Di Belanda, Basuki tapi tak pernah diam. Ia selalu memantau isyu-isyu HAM. Dia menjadi editor majalah Demi Demokrasi dan bergabung di banyak grup seperti Front Demokrasi Indonesia. Ia aktif berpatisipasi di Komitee Indonesië, kelompok aktivis di Belanda yang peduli akan pelanggaran HAM di Indonesia, termasukdi Timor dan Papua. Basuki dan rekan-rekannya Komitee Indonesië kerap berkumpul – berkantor di jalan Minahasa.
Bersama Komitee Indonesië, Basuki kerap melakukan aksi-aksi. Pada 5 Juni 1982 saat Komitee Indonesië misalnya di kompleks Universiteit van Amsterdam menggelar aksi Handel in Onderdrukking (perdagangan penindasan) menentang jual-beli senjata antara Belanda dan Indonesia, Basuki terlibat. Basuki membuat poster, lukisan, dan sketsa untuk aksi. Selama di Belanda, Basuki sempat menggelar pameran lukisan. Ia menyuguhkan 35 karyanya dalam pameran tunggal, termasuk lukisan potret penyair W.S. Rendra
Dua tahun terakhir hidup Basuki Resobowo di Amsterdam dia lewatkan di rumah jompo Amstelhof dipusat kota Amsterdam. Rumah jompo – tempat pemukiman terakhir Basuki ini sekarang seperti pernah dilaporkan Majalah Tempo sudah tak ada – karena oleh pemerintah Amsterdam dirombak menjadi Museum Hermitage, yang merupakan cabang dari Museum Hermitage di St Petersburg, Rusia. Di rumah jompo – yang sekarang tidak ada lagi itulah Basuki meninggal pada 4 Januari 1999. Dan ternyata Basuki tidak dimakamkam. Jenasah Basuki dikremasi.
“Ratusan orang, tua dan muda,datang ke kremasi Basuki,” begitu bunyi tulisan obituari berjudul: Basuki Resobowo, a man against the stream yang ditulis di buletin aktivis Tapol no 152 Mei 1999. Banyak sesama eksil 1965 dari negara Eropa lain seperti Jerman, Swedia, dan Prancis – datang berkabung, mengucapkan pamitan terakhir dengan Basuki di kompleks pemakaman Westgaarde di barat kota Amsterdam. “Pada saat saya diajak Rendra mengunjungi Basuki di Amsterdam, Basuki mengatakan kepada Rendra bahwa ia ingin saat meninggal jenasahnya dibakar, dikremasi. Mungkin Rendra yang kemudian memberi tahu anak Basuki yang ada di Jakarta,” kata perupa yang pernah diajak Rendra menyambangi Basuki itu.
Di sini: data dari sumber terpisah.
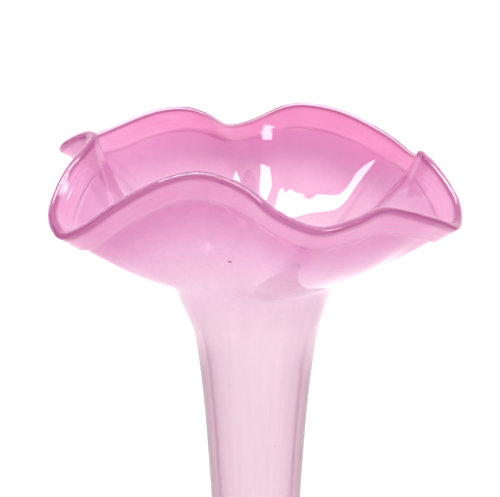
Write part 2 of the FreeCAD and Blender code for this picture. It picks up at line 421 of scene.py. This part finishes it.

Dalam lukisan Sudjojono dan Basuki Resobowo- kita melihat Cap Go Meh begitu meriah dan hangat. Mereka memotret suasana kerakyatan dan keragaman yang merupakan batin keIndonesiaan. Malam tadi Cap Go Meh sepi lantaran Omicron masih mengganas. Namun itu tak membuat semangat pluralisme dan kejelataan yang terkandung dalam Cap Go Meh hilang .
Cap Go Meh di Indonesia lain dengan di Cina. Cap Go Meh di Indonesia sudah sangat membumi dan mengalami akulturasi. Lontong Cap Go Meh adalah contoh betapa sudah mengakarnya Cap Go Meh. Beberapa tahun lalu saat Cap Go Meh berlangsung, sebuah vihara di Malang misal menyediakan ribuan lontong Cap Go Meh di halaman vihara dan open house menyilakan masyarakat siapapun datang untuk bersama-sama menikmati hidangan.
Tukang becak, sopir angkutan, warga RT/RW setempat, sanak saudara pengurus klenteng, hansip, tukang parkir dan lain-lain – semua lapisan rakyat jelata yang menjadi spirit Basuki Resobowo dan Sudjojono dalam lukisan-lukisan mereka – berbaur menikmati lontong. Sungguh suatu bentuk toleransi yang luar biasa. Kini pandemi belum selesai. Kita harus menahan diri untuk merayakan Cap Go Meh dengan karnaval besar-besaran. Liong, naga, barongsai itu tidak tumpah ruah di jalanan namun menggeliat, menguat dalam diri dan menggembirakan hati.